No, but that's precisely why I don't want to zero out @hva, as doing so
implies that '0' indicates an invalid hva, which is wrong.

What if I change this to

hva = 0xdeadull << 48;

and add a blurb in the changelog about stuff hva with a non-canonical value
to indicate it's being destroyed.

> > > > + old_npages = slot->npages;
> > > > }
> > > >
> > > > - old = *slot;
> > > > for (i = 0; i < KVM_ADDRESS_SPACE_NUM; i++) {
> > > > struct kvm_userspace_memory_region m;
> > > >

...

> > > > +{
> > > > + struct kvm_memory_slot *mslots = slots->memslots;
> > > > + int i;
> > > > +
> > > > + if (WARN_ON_ONCE(slots->id_to_index[memslot->id] == -1) ||
> > > > + WARN_ON_ONCE(!slots->used_slots))
> > > > + return -1;
> > > > +
> > > > + /*
> > > > + * Move the target memslot backward in the array by shifting existing
> > > > + * memslots with a higher GFN (than the target memslot) towards the
> > > > + * front of the array.
> > > > + */
> > > > + for (i = slots->id_to_index[memslot->id]; i < slots->used_slots - 1; i++) {
> > > > + if (memslot->base_gfn > mslots[i + 1].base_gfn)
> > > > + break;
> > > > +
> > > > + WARN_ON_ONCE(memslot->base_gfn == mslots[i + 1].base_gfn);
> > >
> > > Will this trigger? Note that in __kvm_set_memory_region() we have
> > > already checked overlap of memslots.
> >
> > If you screw up the code it will :-) In a perfect world, no WARN() will
> > *ever* trigger. All of the added WARN_ON_ONCE() are to help the next poor
> > soul that wants to modify this code.
>
> I normally won't keep WARN_ON if it is 100% not triggering (100% here
> I mean when e.g. it is checked twice so the 1st one will definitely
> trigger first). My question is more like a pure question in case I
> overlooked something. Please also feel free to keep it if you want.
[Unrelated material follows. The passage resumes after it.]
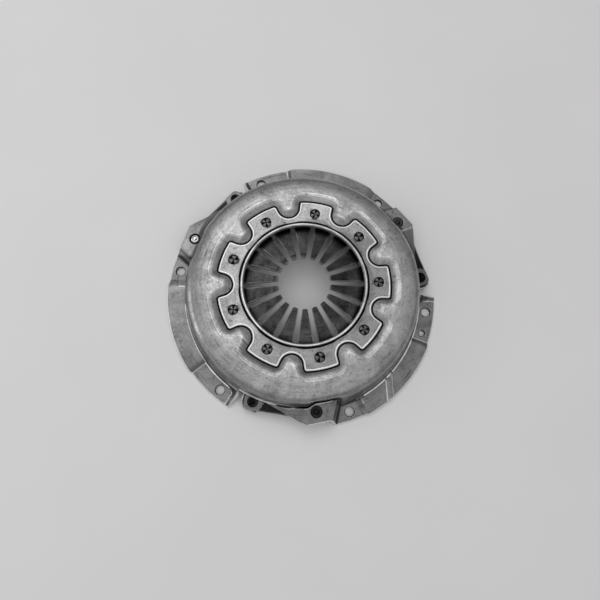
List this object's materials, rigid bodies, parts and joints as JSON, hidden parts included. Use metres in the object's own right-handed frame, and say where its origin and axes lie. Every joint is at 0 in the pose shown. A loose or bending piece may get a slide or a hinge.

Ah. The WARNs here as much to concisely document the assumptions and
conditions of the code as they are there to enforce those conditions.

> > > > +
> > > > + /* Shift the next memslot forward one and update its index. */
> > > > + mslots[i] = mslots[i + 1];
s> > > > + slots->id_to_index[mslots[i].id] = i;
> > > > + }
> > > > + return i;
> > > > +}
> > > > @@ -1104,8 +1203,13 @@ int __kvm_set_memory_region(struct kvm *kvm,
> >
> > ...
> >
> > > > * when the memslots are re-sorted by update_memslots().
> > > > */
> > > > tmp = id_to_memslot(__kvm_memslots(kvm, as_id), id);
> > > > - old = *tmp;
> > > > - tmp = NULL;
> > >
> > > I was confused in that patch, then...
> > >
> > > > + if (tmp) {
> > > > + old = *tmp;
> > > > + tmp = NULL;
> > >
> > > ... now I still don't know why it needs to set to NULL?
> >
> > To make it abundantly clear that though shall not use @tmp, i.e. to force
> > using the copy and not the pointer. Note, @tmp is also reused as an
> > iterator below.
>
> OK it still feels a bit strange, say, we can comment on that if you
> wants to warn the others. The difference is probably no useless
> instruction executed. But this is also trivial, I'll leave to the
> others to judge.

After having suffered through deciphering this code and blundering into
nasty gotchas more than once, I'd really like to keep the nullification.
I'll add a comment to explain that the sole purpose is to kill @tmp so it
can't be used incorrectly and thus cause silent failure.

This is also another reason I'd like to keep the WARN_ONs. When this code
goes awry, the result is usually silent corruption and delayed explosions,
i.e. failures that absolutely suck to debug.